Jentry2[2].valaddr = (PetscScalar*)malloc(16*sizeof(PetscScalar));
*(Jentry2[i].valaddr) = a*b; // Segfault

return 0;

$ nvc -O0 -o test test.c
$ ./test
Segmentation fault (core dumped)

If I change *(Jentry2[i].valaddr) = a*b; to

PetscScalar *p = Jentry2[2].valaddr;
*p = a*b;

Then the code works fine.  Using -O0 to -O2 will also avoid this error for this simple test, but not for PETSc.  In PETSc, I could apply the above silly trick, but I am not sure it is worth it. We should instead report it to NVIDIA.

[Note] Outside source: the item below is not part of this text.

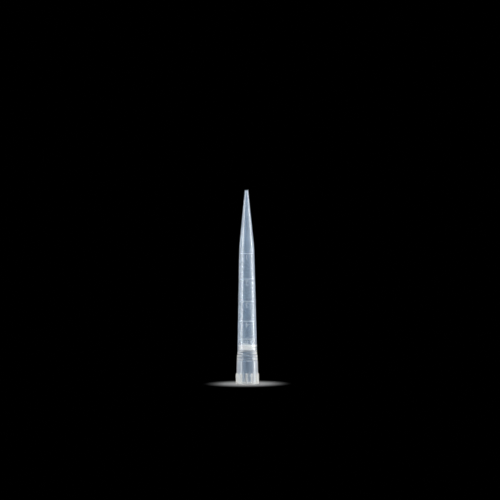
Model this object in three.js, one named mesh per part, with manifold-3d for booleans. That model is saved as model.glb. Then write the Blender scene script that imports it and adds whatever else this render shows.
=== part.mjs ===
// A 5 ml filter tip for an air-displacement pipette, standing on its collar with the point up.
//
// It is two pieces. The body is one polypropylene moulding: a long barrel with raised graduation
// marks runs into a narrow point, and below the barrel a grooved shoulder leads to the socket,
// whose open end has a rim and a ribbed collar. The filter is a disc of sintered polyethylene
// pressed into the bore just above the socket.
//
// Millimetres, +Z up. The origin is the centre of the socket's open end, and the graduations
// face -Y.

import * as THREE from "three";
import { mergeVertices } from "three/addons/utils/BufferGeometryUtils.js";
import Module from "manifold-3d";

// Lengths along the axis, from the open end to the point.
const SOCKET_LENGTH = 18.85;
const BARREL_LENGTH = 69.55;
const POINT_LENGTH = 36.6;

// Outside diameters.
const MOUTH_DIAMETER = 14.25; // of the socket at its open end
const SOCKET_DIAMETER = 13.25; // of the socket just under the shoulder
const BARREL_DIAMETER = 12.65; // of the barrel just above it
const KNEE_DIAMETER = 9.55; // where the barrel turns into the point
const POINT_DIAMETER = 2.1;

// Walls, which set the bore.
const MOUTH_WALL = 1;
const BARREL_WALL = 0.73;
const KNEE_WALL = 0.65;
const POINT_WALL = 0.45;

// Edges.
const LEAD_IN = 0.35; // chamfer inside the open end
const RIM_EDGE = 0.2;
const POINT_EDGE = 0.1;

// Collar: a plain rim, with upright ribs standing on it.
const RIM_DIAMETER = 15.1;
const RIM_HEIGHT = 1.5;
const RIB_COUNT = 12;
const RIB_DIAMETER = 14.95; // across the crests of the ribs
const RIB_WIDTH = 1.2;
const RIB_TOP = 7; // height at which the ribs have run out into the socket
const RIB_RUN_OUT = 0.6;
const RIB_TURN = THREE.MathUtils.degToRad(-4.5); // of the front rib from -Y

// V grooves round the shoulder. The step from the socket to the barrel lies in one of them.
const GROOVES_ABOVE_STEP = 1;
const GROOVES_BELOW_STEP = 2;
const GROOVE_PITCH = 1.9;
const GROOVE_WIDTH = 0.9;
const GROOVE_DEPTH = 0.3;

// Filter.
const FILTER_RISE = 2.9; // from the shoulder to its underside
const FILTER_THICKNESS = 3.25;
const FILTER_EDGE = 0.25;
const FILTER_CLEARANCE = 0.05; // all round, between the pressed-in filter and the bore

// Graduation marks: a raised arc for each whole millilitre between the filter and the point.
const MARK_VOLUME = 1000; // cubic millimetres from one mark to the next
const MARK_WIDTH = 0.5;
const MARK_CREST = 0.2; // width left flat between the sloping flanks
const MARK_RISE = 0.15;
const MARK_SPAN = THREE.MathUtils.degToRad(108);

// Fineness.
const SEGMENTS = 72; // round the axis
const ARC_SEGMENTS = 6; // round a rib's crest, or along the sector that the marks fill
const ROOT = 0.3; // how far marks and ribs start inside the wall that carries them
const MERGE_TOLERANCE = 1e-4;

const KNEE_HEIGHT = SOCKET_LENGTH + BARREL_LENGTH;
const TIP_HEIGHT = KNEE_HEIGHT + POINT_LENGTH;
const FILTER_FOOT = SOCKET_LENGTH + FILTER_RISE;
const FILTER_TOP = FILTER_FOOT + FILTER_THICKNESS;

// ---- Outside and bore ----------------------------------------------------------------------

const SOCKET = [
  [0, MOUTH_DIAMETER / 2],
  [SOCKET_LENGTH, SOCKET_DIAMETER / 2],
];

const BARREL = [
  [SOCKET_LENGTH, BARREL_DIAMETER / 2],
  [KNEE_HEIGHT, KNEE_DIAMETER / 2],
  [TIP_HEIGHT, POINT_DIAMETER / 2],
];

const BORE = [
  [0, MOUTH_DIAMETER / 2 - MOUTH_WALL],
  [SOCKET_LENGTH, BARREL_DIAMETER / 2 - BARREL_WALL],
  [KNEE_HEIGHT, KNEE_DIAMETER / 2 - KNEE_WALL],
  [TIP_HEIGHT, POINT_DIAMETER / 2 - POINT_WALL],
];

// The radius at a height on straight lines through [height, radius] stations.
function radiusOn(stations, height) {
  const next = Math.max(1, stations.findIndex(([station]) => station >= height));
  const [[low, lowRadius], [high, highRadius]] = stations.slice(next - 1, next + 1);
  return THREE.MathUtils.mapLinear(height, low, high, lowRadius, highRadius);
}

const socketRadius = (height) => radiusOn(SOCKET, height);
const barrelRadius = (height) => radiusOn(BARREL, height);
const boreRadius = (height) => radiusOn(BORE, height);

// ---- Solids --------------------------------------------------------------------------------

// Turns an outline of [radius, height] points about the Z axis.
function revolve(outline) {
  const points = outline.map(([radius, height]) => new THREE.Vector2(radius, height));
  return new THREE.LatheGeometry(points, SEGMENTS).rotateX(Math.PI / 2);
}

// Raises a plan outline along +Z.
function raise(plan, height) {
  const settings = { depth: height, bevelEnabled: false, curveSegments: ARC_SEGMENTS };
  return new THREE.ExtrudeGeometry(plan, settings);
}

// A solid for joining and cutting, from a closed geometry.
function solidOf(geometry) {
  geometry.deleteAttribute("normal");
  geometry.deleteAttribute("uv");
  const merged = mergeVertices(geometry, MERGE_TOLERANCE);
  const vertProperties = merged.getAttribute("position").array;
  const triVerts = new Uint32Array(merged.index.array);
  return new wasm.Manifold(new wasm.Mesh({ numProp: 3, vertProperties, triVerts }));
}

function geometryOf(solid) {
  const { vertProperties, triVerts } = solid.getMesh();
  const geometry = new THREE.BufferGeometry();
  geometry.setAttribute("position", new THREE.BufferAttribute(vertProperties, 3));
  geometry.setIndex(new THREE.BufferAttribute(triVerts, 1));
  geometry.computeVertexNormals();
  return geometry;
}

const joined = (solids) => solids.reduce((whole, solid) => whole.add(solid));

// ---- Body ----------------------------------------------------------------------------------

// The outline of one V groove: the outside below it, its bottom and the outside above it.
function grooveOutline(height) {
  const outside = (z) => (z < SOCKET_LENGTH ? socketRadius(z) : barrelRadius(z));
  const below = height - GROOVE_WIDTH / 2;
  const above = height + GROOVE_WIDTH / 2;
  const bottom = Math.min(outside(below), outside(above)) - GROOVE_DEPTH;
  return [
    [outside(below), below],
    [bottom, height],
    [outside(above), above],
  ];
}

function shoulderOutline() {
  const outline = [];
  for (let i = -GROOVES_BELOW_STEP; i <= GROOVES_ABOVE_STEP; i += 1) {
    outline.push(...grooveOutline(SOCKET_LENGTH + i * GROOVE_PITCH));
  }
  return outline;
}

// The plain moulding: up its outside from the open end, over the point and down the bore.
function shell() {
  const rim = RIM_DIAMETER / 2;
  const point = POINT_DIAMETER / 2;
  return revolve([
    [boreRadius(0) + LEAD_IN, 0],
    [rim - RIM_EDGE, 0],
    [rim, RIM_EDGE],
    [rim, RIM_HEIGHT - RIM_EDGE],
    [rim - RIM_EDGE, RIM_HEIGHT],
    [socketRadius(RIM_HEIGHT), RIM_HEIGHT],
    ...shoulderOutline(),
    [barrelRadius(KNEE_HEIGHT), KNEE_HEIGHT],
    [barrelRadius(TIP_HEIGHT - POINT_EDGE), TIP_HEIGHT - POINT_EDGE],
    [point - POINT_EDGE, TIP_HEIGHT],
    [boreRadius(TIP_HEIGHT), TIP_HEIGHT],
    [boreRadius(KNEE_HEIGHT), KNEE_HEIGHT],
    [boreRadius(SOCKET_LENGTH), SOCKET_LENGTH],
    [boreRadius(LEAD_IN), LEAD_IN],
    [boreRadius(0) + LEAD_IN, 0],
  ]);
}

// A round-crested bar that stands upright and points along -Y.
function ribBar() {
  const half = RIB_WIDTH / 2;
  const crestCentre = half - RIB_DIAMETER / 2;
  const plan = new THREE.Shape();
  plan.moveTo(half, 0);
  plan.lineTo(-half, 0);
  plan.lineTo(-half, crestCentre);
  plan.absarc(0, crestCentre, half, Math.PI, 2 * Math.PI);
  plan.closePath();
  return raise(plan, RIB_TOP);
}

// The ring that holds the ribs: from the rim up, run out into the socket at the top.
function ribRing() {
  const crest = RIB_DIAMETER / 2;
  const foot = RIM_HEIGHT / 2;
  return revolve([
    [socketRadius(foot) - ROOT, foot],
    [crest, foot],
    [crest, RIB_TOP - RIB_RUN_OUT],
    [socketRadius(RIB_TOP), RIB_TOP],
    [socketRadius(RIB_TOP) - ROOT, RIB_TOP],
    [socketRadius(foot) - ROOT, foot],
  ]);
}

function ribs() {
  const bars = [];
  for (let i = 0; i < RIB_COUNT; i += 1) {
    const turn = RIB_TURN + (i * 2 * Math.PI) / RIB_COUNT;
    bars.push(solidOf(ribBar().rotateZ(turn)));
  }
  return joined(bars).intersect(solidOf(ribRing()));
}

// Volume of the bore from a height to the point.
function volumeAbove(height) {
  let volume = 0;
  let low = height;
  for (const [high] of BORE.filter(([station]) => station > height)) {
    const a = boreRadius(low);
    const b = boreRadius(high);
    volume += (Math.PI * (high - low) * (a * a + a * b + b * b)) / 3;
    low = high;
  }
  return volume;
}

// The height above which the bore holds a volume, found by halving.
function heightHolding(volume) {
  let low = 0;
  let high = TIP_HEIGHT;
  while (high - low > MERGE_TOLERANCE) {
    const middle = (low + high) / 2;
    if (volumeAbove(middle) > volume) low = middle;
    else high = middle;
  }
  return low;
}

// A raised ring round the barrel.
function markRing(height) {
  const inside = barrelRadius(height) - ROOT;
  const crest = barrelRadius(height) + MARK_RISE;
  return revolve([
    [inside, height - MARK_WIDTH / 2],
    [barrelRadius(height), height - MARK_WIDTH / 2],
    [crest, height - MARK_CREST / 2],
    [crest, height + MARK_CREST / 2],
    [barrelRadius(height), height + MARK_WIDTH / 2],
    [inside, height + MARK_WIDTH / 2],
    [inside, height - MARK_WIDTH / 2],
  ]);
}

// An upright wedge round -Y, to keep only the front of the mark rings.
function markSector() {
  const reach = BARREL_DIAMETER;
  const start = (-Math.PI - MARK_SPAN) / 2;
  const plan = new THREE.Shape();
  plan.moveTo(0, 0);
  plan.lineTo(reach * Math.cos(start), reach * Math.sin(start));
  plan.absarc(0, 0, reach, start, start + MARK_SPAN);
  plan.closePath();
  return raise(plan, TIP_HEIGHT);
}

function marks() {
  const count = Math.floor(volumeAbove(FILTER_TOP) / MARK_VOLUME);
  const rings = [];
  for (let i = 1; i <= count; i += 1) {
    rings.push(solidOf(markRing(heightHolding(i * MARK_VOLUME))));
  }
  return joined(rings).intersect(solidOf(markSector()));
}

function tipBody() {
  const solid = solidOf(shell()).add(ribs()).add(marks());
  const material = new THREE.MeshStandardMaterial({
    color: 0xc3d6e8,
    roughness: 0.25,
    metalness: 0,
    transparent: true,
    opacity: 0.45,
  });
  const mesh = new THREE.Mesh(geometryOf(solid), material);
  mesh.name = "tip_body";
  return mesh;
}

// ---- Filter --------------------------------------------------------------------------------

function filter() {
  const side = (height) => boreRadius(height) - FILTER_CLEARANCE;
  const disc = revolve([
    [0, FILTER_FOOT],
    [side(FILTER_FOOT) - FILTER_EDGE, FILTER_FOOT],
    [side(FILTER_FOOT + FILTER_EDGE), FILTER_FOOT + FILTER_EDGE],
    [side(FILTER_TOP - FILTER_EDGE), FILTER_TOP - FILTER_EDGE],
    [side(FILTER_TOP) - FILTER_EDGE, FILTER_TOP],
    [0, FILTER_TOP],
  ]);
  const material = new THREE.MeshStandardMaterial({
    color: 0xeceff0,
    roughness: 0.9,
    metalness: 0,
  });
  const mesh = new THREE.Mesh(disc, material);
  mesh.name = "filter";
  return mesh;
}

const wasm = await Module();
wasm.setup();

const pipetteTip = new THREE.Group();
pipetteTip.name = "pipette_tip";
pipetteTip.add(tipBody(), filter());

export default pipetteTip;
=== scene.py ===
import math

import bmesh
import bpy
from mathutils import Matrix, Vector


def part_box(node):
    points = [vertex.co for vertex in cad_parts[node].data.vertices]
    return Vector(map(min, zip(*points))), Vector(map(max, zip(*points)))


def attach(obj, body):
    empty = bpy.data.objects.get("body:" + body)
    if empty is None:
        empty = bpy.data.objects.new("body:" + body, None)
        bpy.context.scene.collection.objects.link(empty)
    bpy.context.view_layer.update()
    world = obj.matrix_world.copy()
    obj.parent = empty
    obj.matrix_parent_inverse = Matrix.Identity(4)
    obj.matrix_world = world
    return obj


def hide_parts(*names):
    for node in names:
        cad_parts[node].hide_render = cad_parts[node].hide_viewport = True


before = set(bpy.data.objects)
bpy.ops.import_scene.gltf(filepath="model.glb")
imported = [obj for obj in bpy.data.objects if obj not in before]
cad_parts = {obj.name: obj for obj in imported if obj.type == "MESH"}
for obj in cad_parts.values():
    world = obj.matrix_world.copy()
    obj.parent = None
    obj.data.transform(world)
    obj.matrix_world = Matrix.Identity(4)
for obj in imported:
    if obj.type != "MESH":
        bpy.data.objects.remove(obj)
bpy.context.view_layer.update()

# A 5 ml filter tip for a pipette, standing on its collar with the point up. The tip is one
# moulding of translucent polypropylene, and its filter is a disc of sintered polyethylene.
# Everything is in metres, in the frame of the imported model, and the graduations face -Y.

MM = 0.001
FULL_TURN = 2 * math.pi
_, tip_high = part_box("tip_body")
filter_low, filter_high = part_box("filter")

# ---- Sizes of the moulding ------------------------------------------------------------------

TIP_HEIGHT = tip_high.z
SHOULDER = 18.85 * MM
KNEE = 88.4 * MM

MOUTH_RADIUS = 7.125 * MM
SOCKET_RADIUS = 6.625 * MM
BARREL_RADIUS = 6.325 * MM
KNEE_RADIUS = 4.775 * MM
POINT_RADIUS = 1.05 * MM

MOUTH_WALL = 1 * MM
BARREL_WALL = 0.73 * MM
KNEE_WALL = 0.65 * MM
POINT_WALL = 0.45 * MM

LEAD_IN = 0.35 * MM
RIM_RADIUS = tip_high.x
RIM_HEIGHT = 1.5 * MM

RIB_COUNT = 12
RIB_CREST = 7.475 * MM
RIB_WIDTH = 1.2 * MM
RIB_DRAFT = 0.1 * MM  # how much wider a rib is at its root, on each side
RIB_TOP = 7 * MM
RIB_RUN_OUT = 0.6 * MM
RIB_TURN = math.radians(-4.5)

GROOVES = (-2, -1, 0, 1)  # places along the pitch, counted up from the shoulder
GROOVE_PITCH = 1.9 * MM
GROOVE_WIDTH = 0.9 * MM
GROOVE_DEPTH = 0.3 * MM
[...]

Looking at the assembly code for the segfault line,  we can find the problem
  movslq  52(%rsp), %rcx
  movq  40(%rsp), %rax
  movq  8(%rax,%rcx,8), %rax   //  Here %rax = &Jentry2, %rcx = i;  The instruction wrongly calculates Jentry2[2].valaddr as  (%rax + %rcx*8)+8,  which should instead be (%rax + %rcx*16)+8
  vmovsd  %xmm1, 8(%rax)
  vmovsd  %xmm0, (%rax)

--Junchao Zhang

Hi, Jon,
  I could reproduce the error exactly.  I will have a look.
  Thanks for reporting.
--Junchao Zhang

We are unable to build PETSc using the NVIDIA HPC SDK and --with-scalar-type=complex. Below is our procedure:

$ module load nvhpc/21.11
$ module load openmpi/nvhpc-21.11/4.1.2/64
$ git clone -b release https://gitlab.com/petsc/petsc.git petsc; cd petsc
$ ./configure --with-debugging=1 --with-scalar-type=complex PETSC_ARCH=openmpi-power
$ make PETSC_DIR=/home/$USER/software/petsc PETSC_ARCH=openmpi-power all
$ make PETSC_DIR=/home/$USER/software/petsc PETSC_ARCH=openmpi-power check

"make check" fails with a segmentation fault when running ex19. The fortran test ex5f passes.

The procedure above fails on x86_64 and POWER both running RHEL8. It also fails using nvhpc 20.7.

The procedure above works for "real" instead of "complex".

A "hello world" MPI code using a complex data type works with our nvhpc modules.

The procedure above works successfully when GCC and an Open MPI library built using GCC is used.

The only trouble is the combination of PETSc with nvhpc and complex. Any known issues?

The build log for the procedure above is here: